My father named our third black cat Lucifer, a name that was promptly shortened to Luci when the vet told us she was a girl.
Luci, as I said, was a rescue cat. My mother found her in the dead of winter, hiding in an empty home that was under-construction. She was near freezing and living on bugs when my mother used a can of tuna to coax her out of a hole in the home’s cement foundation.
My mother paid dearly for rescuing Luci. The terrified kitten was so excited at the prospect of eating real food for the first time in her life, she gobbled up all of the tuna and then tried to eat my mother’s fingers too. Lest any kitten fool you with its adorable eyes and miniature paws, let me remind you that these animals are relatives of the mighty lions. Their teeth cut through skin and bone. My mother walked around for a week with a giant bandage wrapped around her throbbing index finger. But she is a saint to all lost kittens, and despite the pain, Luci was allowed to come home.
Like all creatures, the early months of a cat’s life are its formative years. Before her rescue, Luci’s life was marked by starvation and fear. All alone in the frigid cold, she survived by catching and eating anything smaller than she – mainly, bugs – and hiding in her hole from anything larger – mainly, the coyotes who roamed the Texas hills. To this day, Luci is marked by these habits of survival.
She gobbles up bowls of Meow Mix as though it’s the only food she’s ever had and may ever see again. Then, she gobbles up what’s left of the dog’s food. And then, she winds herself around my ankles, tail curling up my leg in the hopes that I’ll drop her a tasty morsel of my own meal (which, of course, I always do).
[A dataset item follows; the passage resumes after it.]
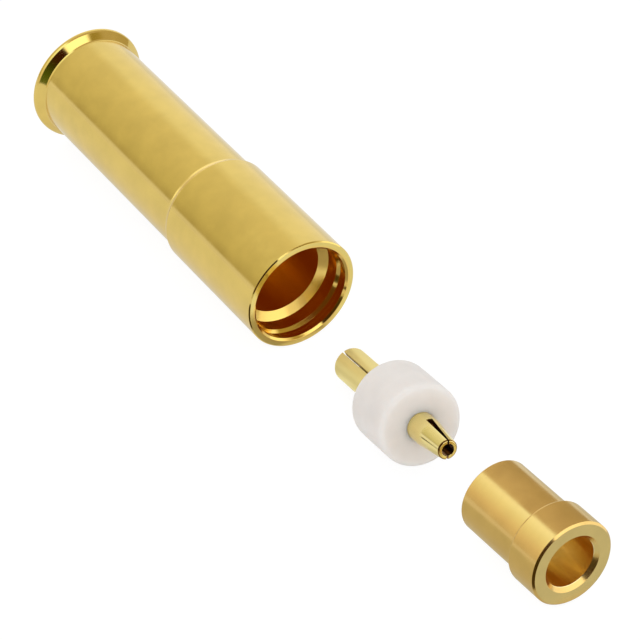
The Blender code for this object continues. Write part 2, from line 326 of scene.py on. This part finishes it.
bodySize = {
    "barrel": 1.80, "barrelLength": 4.72, "step": 0.14, "stepRound": 0.05, "stepFillet": 0.40,
    "tube": 1.685, "length": 12.81,
    "flare": 1.915, "flareLand": 0.13, "flareRound": 0.05, "flareLean": 44,
    "flareFillet": 0.12, "flareShoulder": 0.16,
    "rimWidth": 0.075, "bellLength": 0.30, "bellSweep": (80, 74, 68, 62, 32, 20, 10, 0), "bellRound": 0.02,
    "mouthChamfer": 0.035, "lip": 1.54, "lipDepth": 0.24, "leadIn": 0.065,
    "groove": 1.635, "grooveRear": 0.46, "grooveRamp": 0.10, "mouthBore": 1.555, "mouthDepth": 0.99,
    "insulatorBore": 1.29, "seat": 1.30, "seatFront": 3.77, "seatRear": 5.00, "crimpBore": 1.485,
    "edge": 0.012, "seatEdge": 0.004,
}


def bodyCorners(v):
    # the outside from the mouth to the flare, the bell, then the inside back to the mouth
    # the flare is a cone with rounded ends, and the bell runs down an ellipse from the rim to the bore:
    # the radius leaves the rim's by the cosine of the sweep, and the station leaves the start by its sine
    edge, seatEdge = v["edge"], v["seatEdge"]
    flareEnd = v["length"] - v["flareLand"]
    flareRun = (v["flare"] - v["tube"]) / math.tan(math.radians(v["flareLean"]))
    outside = [
        (v["barrel"] - v["mouthChamfer"], 0, edge), (v["barrel"], v["mouthChamfer"], edge),
        (v["barrel"], v["barrelLength"], v["stepRound"]),
        (v["tube"], v["barrelLength"] + v["step"], v["stepFillet"]),
        (v["tube"], flareEnd - flareRun, v["flareFillet"]), (v["flare"], flareEnd, v["flareShoulder"]),
        (v["flare"], v["length"], v["flareRound"])]
    rim = v["flare"] - v["rimWidth"]
    bellStart = v["length"] - v["bellLength"]
    bell = [(rim + (v["crimpBore"] - rim) * math.cos(sweep), bellStart + v["bellLength"] * math.sin(sweep),
             v["bellRound"]) for sweep in np.radians(v["bellSweep"])]
    inside = [
        (v["crimpBore"], v["seatRear"] + v["crimpBore"] - v["seat"], edge), (v["seat"], v["seatRear"], edge),
        (v["seat"], v["seatFront"], seatEdge), (v["insulatorBore"], v["seatFront"], seatEdge),
        (v["insulatorBore"], v["mouthDepth"] + (v["mouthBore"] - v["insulatorBore"]) * drillRise, edge),
        (v["mouthBore"], v["mouthDepth"], edge),
        (v["mouthBore"], v["grooveRear"] + v["grooveRamp"], edge), (v["groove"], v["grooveRear"], edge),
        (v["groove"], v["lipDepth"], edge), (v["lip"], v["lipDepth"], edge), (v["lip"], v["leadIn"], edge),
        (v["lip"] + v["leadIn"], 0, edge)]
    return outside + bell + inside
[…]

When she was younger, Luci jumped at the slightest noise. She hid under the bed when any stranger entered our home. She hated to be outside. Now, she is a calmer, older cat who spends her days immersed in her two favorite things: sleeping in the sunlight that illuminates my room and eating like a deranged wolf.
She is a sweet cat who’s never once lashed out at me, and I love her companionship very much. In many ways, she is the perfect pet. She loves it when I scratch the top of her head and will snuggle against me for hours while I rub her nose, yet she is also perfectly content to lie around the house by herself, requiring nothing more than to be left alone.
Growing up, people sometimes told my mother, “I would never own a black cat.” I saw shock on the faces of these same people when my mother told them our cats’ names. “You mean you named your cat after the Devil?” Why yes, yes we did.
What is it about black cats that engender so much fear among us? In many cultures, they are considered signs of evil. The association of black cats with Satanic forces goes back to the Medieval Age. If one crosses your path, it means suffering and death lie in your future. If you pet a black cat, you may also find yourself in the company of the Devil himself. If you let one aboard your ship, on its next journey, the ship will sink. The list of bad omens goes on and on.
Yet if we are going to take up superstitions, I’d rather be like the Scots, who believe a black cat in the home brings prosperity. Or the English, who believe if a fisherman’s wife owns a black cat, it will keep her husband safe at sea. Or the Celts, who believe a woman who dwells with a black cat will attract many suitors.
In case I didn’t mention it above, I am, in fact, a single woman living with a black cat. A black cat named Lucifer, perhaps, but after all, the Devil’s only in the name.